Abstract: An automated Health and Usage Monitoring Systems (HUMS), fault detection and isolation (FDI), condition-based maintenance (CBM), and predictive maintenance using a hierarchical approach is proposed for a wider class of complex, nonlinear aerial vehicles including aircrafts and drones, whose outputs are corrupted by stochastic and deterministic disturbances. Critical components are monitored in real time to avoid developing excessive stresses and vibrations A linear model is derived using the computed torque approach by introducing a new input to replace all the nonlinear terms including the applied, Coriolis, and gravitational forces. The resulting system formed of the aerial vehicle and the disturbances is described using Box-Jenkins (BJ) model. In order to develop proactive and predictive maintenance, an emulator is connected to all accessible inputs and its parameters are varied to mimic likely scenarios that system can encounter. The system and the associated Kalman filter are identified using the emulator-generated data.  The vehicle model, termed signal model, and disturbance-free output¸ termed signal, are respectively the identified model and its output. To meet the critical requirement of high probability of correct decision with low false alarm probability, a fusion of model-based and model-free approach employed using the estimated signal and not the corrupted data. Model-free approach includes Limit-checking and Plausibility analysis (LP); artificial neural network (ANN); and fuzzy inference (ANFIS) system. The Kalman filter is the backbone of model-based scheme. A fault is quickly detected via the faster of the two schemes and the health of the subsystems such as the actuator, and sensors is unfolded sequentially. Decisions from model-free and model-based approaches are weighted by a Bayes classifier. The proposed scheme was successfully evaluated.

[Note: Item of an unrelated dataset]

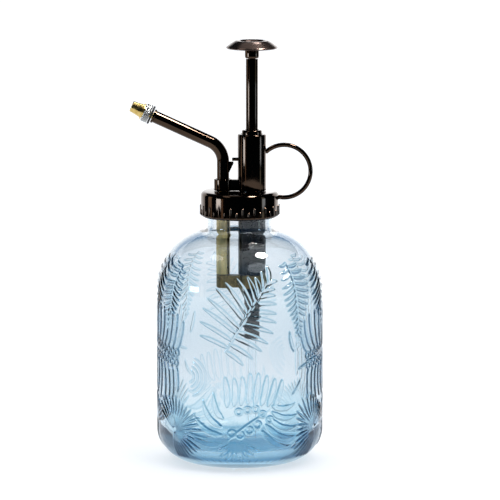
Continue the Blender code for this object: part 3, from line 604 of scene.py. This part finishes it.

The FDI of the faulty subsystems such as the sensor, the actuator or others are accurately determined using a Bayes’ Classifier and tagged for maintenance. The proposed scheme is evaluated on a simulated system.

 

 

Quantum Radars and Aerospace Systems

David Luong (1), Sreeraman Rajan (1) and Balaji Bhashyam (2)

1.         Department of Systems and Computer Engineering, Carleton University, Ottawa, Ontario, Canada

2.         Defence Research and Development  Canada, Ottawa, Ontario, Canada

Abstract: Recently, much attention has been focused on radars which rely on quantum mechanical phenomena to enhance detection performance. In this talk, a practically realizable quantum radar scheme will be presented, and possible applications to the detection of aircraft are discussed.

 

Navigation in Satellite-denied Environments, Challenges and Possible Solutions

Mohamed Atia

Department of Systems and Computer Engineering, Carleton University, Ottawa, Ontario, Canada

Abstract: Global Positioning System (GPS), the first operational satellite-based positioning system, is a powerful system that dramatically expanded autonomous systems capabilities to navigate anywhere anytime worldwide. However, GPS, and other satellite-based systems, is vulnerable to interference and jamming. This presentation will discuss how sensor fusion and multi-sensors integrated navigation technologies can enhance the accuracy and expand the navigation and positioning services in GPS-challenging environments. The presentation will discuss new emerging technologies used for multi-sensors navigation such as inertial sensors, laser scanners, vision sensors and radar. The talk will discuss how these sensors can be fused on-board in real-time to support the operation of unmanned aerial vehicles in satellite-denied environments.

 

Independent samples from low-dimensional and compactly supported unnormalized densities

Roy.C-C. Wang, Sreeraman Rajan, James. R. Green

Department of Systems and Computer Engineering, Carleton University, Ottawa, Ontario, Canada

Abstract: Uncertainty quantification has many applications in risk management and anomaly detection. Sequential Monte Carlo is a method for online uncertainty quantification via a Bayesian inference framework. Essential to this family of simulation-based methods is the ability to draw independent samples from the prior or conditional probability densities.

Our current work in progress is about using a particular transport map, called the Knothe-Rosenblatt rearrangement, to draw independent samples from a given unnormalized density that satisfies certain constraints.